July 25 - Day Out of Time
Yes, it’s Wednesday, July 25. But that’s on the Gregorian calendar, not on the thirteen moon/28 day calendar! Today is a ‘day out of time.’ What, you’ve never heard of it? It’s been around for millennia, and people who think it makes more sense than our present day calendar want it to come back.
The thirteen moon calendar is based on 13 months of exactly 28 days each – four perfect weeks each month. Every day of the week of every month is exactly the same as every month. That makes 52 perfect weeks a year. But, as you can see, 13 x 28 or 52 x 7 equals 364. Aren’t there 365 days a year? Correct.
In the 13-moon calendar, that 365th day of the year is no day of the week or month at all. It’s a day out of time. In this way, the 13-month calendar remains perpetual.
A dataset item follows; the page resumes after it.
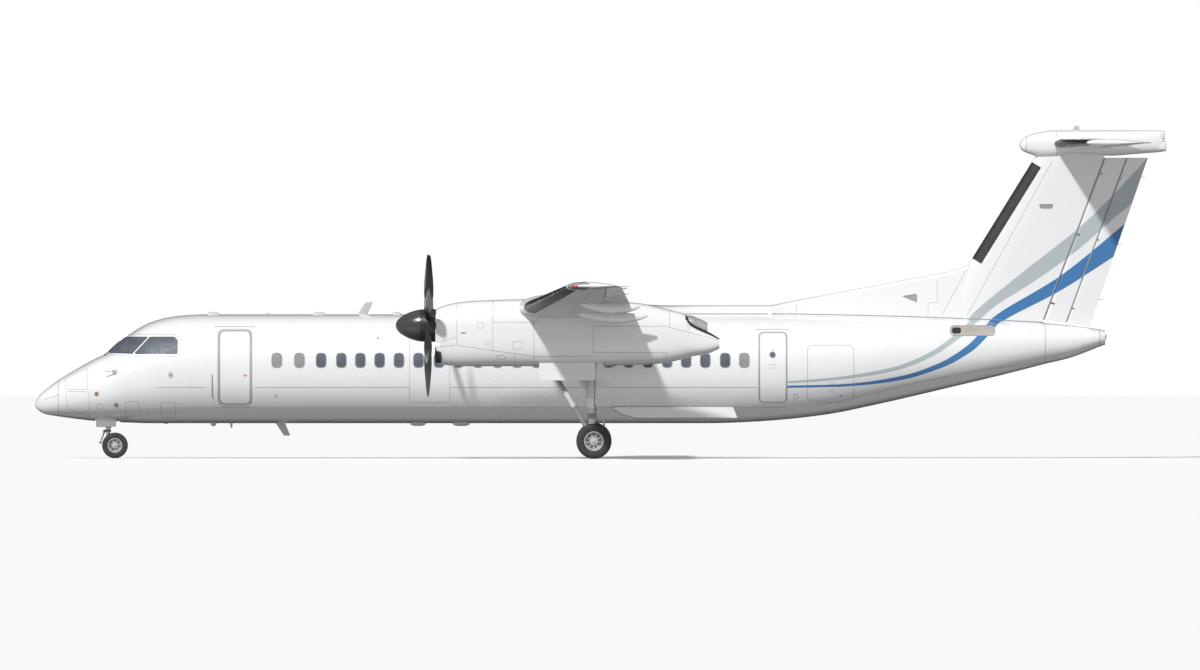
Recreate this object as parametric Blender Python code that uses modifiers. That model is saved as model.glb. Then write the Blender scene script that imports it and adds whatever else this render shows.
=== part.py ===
"""High-wing, T-tail twin turboprop airliner on its landing gear.

Metres. +X aft, +Y starboard, +Z up, with the origin on the ground below the middle of the bounding box.
"""
import math

import bmesh
import bpy
from mathutils import Matrix, Vector

# Driving dimensions
HALF_LENGTH = 16.405
GAP = 0.0003
HULL_SIDES = 32
NACELLE_Y = 4.395
SHAFT_Z = 3.845

MAIN_WHEEL_X = -0.191
MAIN_TYRE_RADIUS = 0.51
MAIN_TYRE_WIDTH = 0.28
MAIN_WHEEL_OFFSET = 0.27
NOSE_LEG_X = -14.276
NOSE_WHEEL_X = -14.084
NOSE_TYRE_RADIUS = 0.371
NOSE_TYRE_WIDTH = 0.20
NOSE_WHEEL_OFFSET = 0.17

DOOR_X = (-11.082, -10.094)
DOOR_Z = (1.538, 3.738)
DOOR_THICKNESS = 0.09
DOOR_OPEN = math.radians(125)
DOOR_GAP = 0.008

REAR_SPAR = 0.72
AILERON_HINGE = 0.765
AILERON_Y = (9.80, 13.90)
FLAP_IN_Y = (1.32, 3.70)
FLAP_OUT_Y = (5.09, 9.77)
ELEVATOR_HINGE_X = 14.95
ELEVATOR_Y = (0.44, 4.50)
ELEVATOR_ARMS = (0.85, 2.50, 4.10)
PROP_X = -4.98
PROP_RADIUS = 2.055
BLADES = 6

SIDES = (("left", -1), ("right", 1))

for old in list(bpy.data.objects):
    bpy.data.objects.remove(old, do_unlink=True)

scene = bpy.context.scene
parts = bpy.data.collections.new("turboprop_airliner")
cutters = bpy.data.collections.new("cutters")
scene.collection.children.link(parts)
scene.collection.children.link(cutters)
cutters.hide_render = True


def material(name, colour, roughness, metallic=0.0):
    made = bpy.data.materials.new(name)
    made.use_nodes = True
    shader = made.node_tree.nodes["Principled BSDF"]
    shader.inputs["Base Color"].default_value = (*colour, 1)
    shader.inputs["Roughness"].default_value = roughness
    shader.inputs["Metallic"].default_value = metallic
    made.diffuse_color = (*colour, 1)
    return made


WHITE = material("white paint", (0.86, 0.87, 0.88), 0.3)
RADOME = material("radome paint", (0.80, 0.81, 0.82), 0.4)
FIN_BLUE = material("tail paint", (0.84, 0.86, 0.88), 0.3)
STEEL = material("gear steel", (0.45, 0.46, 0.48), 0.35, 1.0)
GEAR_WHITE = material("gear paint", (0.75, 0.76, 0.77), 0.4)
WHEEL = material("wheel paint", (0.70, 0.71, 0.72), 0.4)
RUBBER = material("tyre rubber", (0.035, 0.033, 0.032), 0.8)
DARK = material("spinner paint", (0.05, 0.048, 0.047), 0.4)
BLADE = material("blade paint", (0.07, 0.07, 0.075), 0.45)
HOT = material("exhaust steel", (0.25, 0.22, 0.20), 0.5, 1.0)


def adopt(obj, mat, cutter=False):
    """Puts an object in the part's collection, or in the cutters'."""
    for holder in list(obj.users_collection):
        holder.objects.unlink(obj)
    if cutter:
        cutters.objects.link(obj)
        obj.hide_render = True
        obj.display_type = "WIRE"
    else:
        parts.objects.link(obj)
    if mat and not obj.data.materials:
        obj.data.materials.append(mat)
    return obj


def smooth(obj, angle=35):
    obj.data.shade_smooth()
    obj.data.set_sharp_from_angle(angle=math.radians(angle))
    return obj


def place(obj, mat, cutter=False, origin=(0, 0, 0)):
    """Applies the object's transform about a new origin."""
    matrix = obj.matrix_basis.copy()
    obj.data.transform(Matrix.Translation(-Vector(origin)) @ matrix)
    obj.matrix_basis = Matrix.Translation(origin)
    return adopt(obj, mat, cutter)


def loft(name, rings, mat, cutter=False, origin=(0, 0, 0)):
    """A closed solid through rings of equally many points, with flat caps."""
    count = len(rings[0])
    bm = bmesh.new()
    rows = []
    for ring in rings:
        rows.append([bm.verts.new(Vector(point) - Vector(origin)) for point in ring])
    for low, high in zip(rows, rows[1:]):
        for i in range(count):
            j = (i + 1) % count
            # Every side is split the same way, so a solid and its cutter share their facets.
            bm.faces.new((low[i], low[j], high[j]))
            bm.faces.new((low[i], high[j], high[i]))
    bm.faces.new(rows[0][::-1])
    bm.faces.new(rows[-1])
    bmesh.ops.recalc_face_normals(bm, faces=bm.faces)
    mesh = bpy.data.meshes.new(name)
    bm.to_mesh(mesh)
    bm.free()
    obj = bpy.data.objects.new(name, mesh)
    obj.location = origin
    adopt(obj, mat, cutter)
    return smooth(obj)


def prism(name, outline, axis, low, high, mat, cutter=False, origin=(0, 0, 0)):
    """A flat outline drawn out along one axis: 2-D points give the other two coordinates in order."""
    keep = [i for i in range(3) if i != axis]
    rings = []
    for level in (low, high):
        ring = []
        for pair in outline:
            point = [0.0, 0.0, 0.0]
            point[keep[0]], point[keep[1]] = pair
            point[axis] = level
            ring.append(point)
        rings.append(ring)
    return loft(name, rings, mat, cutter, origin)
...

The days of the week and the days of the month are the same, year after year – and this is true every month of the year.
The Day out of Time, celebrated annually since 1992, always falls on July 25th. On the 13 Moon calendar, this day is no day of the month, and no day of the week. It is in between the closing of the previous year (July 24th) and the dawning of the new year (July 26th).
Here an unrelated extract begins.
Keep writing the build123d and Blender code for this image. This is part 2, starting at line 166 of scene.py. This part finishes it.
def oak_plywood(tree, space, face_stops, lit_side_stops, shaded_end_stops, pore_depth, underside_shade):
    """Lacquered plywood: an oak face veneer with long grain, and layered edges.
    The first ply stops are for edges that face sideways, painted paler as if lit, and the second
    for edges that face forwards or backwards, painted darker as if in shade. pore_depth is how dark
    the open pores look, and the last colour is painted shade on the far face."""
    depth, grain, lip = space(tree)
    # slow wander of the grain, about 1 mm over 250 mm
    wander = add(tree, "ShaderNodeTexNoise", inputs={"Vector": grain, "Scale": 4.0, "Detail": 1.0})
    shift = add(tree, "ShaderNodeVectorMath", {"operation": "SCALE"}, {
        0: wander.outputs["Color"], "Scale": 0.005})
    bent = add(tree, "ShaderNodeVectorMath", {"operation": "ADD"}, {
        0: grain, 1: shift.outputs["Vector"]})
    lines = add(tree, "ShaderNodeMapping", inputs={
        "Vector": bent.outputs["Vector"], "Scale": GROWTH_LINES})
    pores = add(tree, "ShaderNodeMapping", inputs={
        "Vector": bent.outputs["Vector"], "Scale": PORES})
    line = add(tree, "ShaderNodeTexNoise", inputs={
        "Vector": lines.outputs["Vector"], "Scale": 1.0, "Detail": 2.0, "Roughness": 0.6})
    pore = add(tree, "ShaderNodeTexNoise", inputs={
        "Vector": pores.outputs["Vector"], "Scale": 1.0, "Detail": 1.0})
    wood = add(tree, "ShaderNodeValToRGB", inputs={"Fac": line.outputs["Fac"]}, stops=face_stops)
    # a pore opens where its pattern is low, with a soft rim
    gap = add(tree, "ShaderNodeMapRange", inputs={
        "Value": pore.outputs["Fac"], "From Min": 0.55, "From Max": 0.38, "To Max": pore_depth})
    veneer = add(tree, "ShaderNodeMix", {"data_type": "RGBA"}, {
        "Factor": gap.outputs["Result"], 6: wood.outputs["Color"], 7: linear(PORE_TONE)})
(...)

Back in the 1930s, the League of Nations wanted to give the world a more logical timing standard. It selected the 13-month 28-day calendar as the best way to do it. It had the support of the International Chamber of Commerce and entrepreneurs like Eastman Kodak. But conservative forces prevailed; the calendar didn’t change nor did the world. But beginning in 1993, the thirteen moon calendar started to make a come back, this time as a steadily growing world wide populist movement. From Australia to Austria, from Israel to Brazil, from Chile to Croatia – and in dozens of countries in between, the new calendar is spreading. The Day out of Time draws them all together.
This day is an opportunity to experience the freedom of being alive, true timelessness and loving kindness. Millions of people in 92 countries around the world come together to celebrate their liberation from the rat race-sustaining ideology that “Time is Money.” If you go to most any Day out of Time celebration you will see the banner of peace. The symbol on that banner (above) signifies the unity of art, science and spirituality.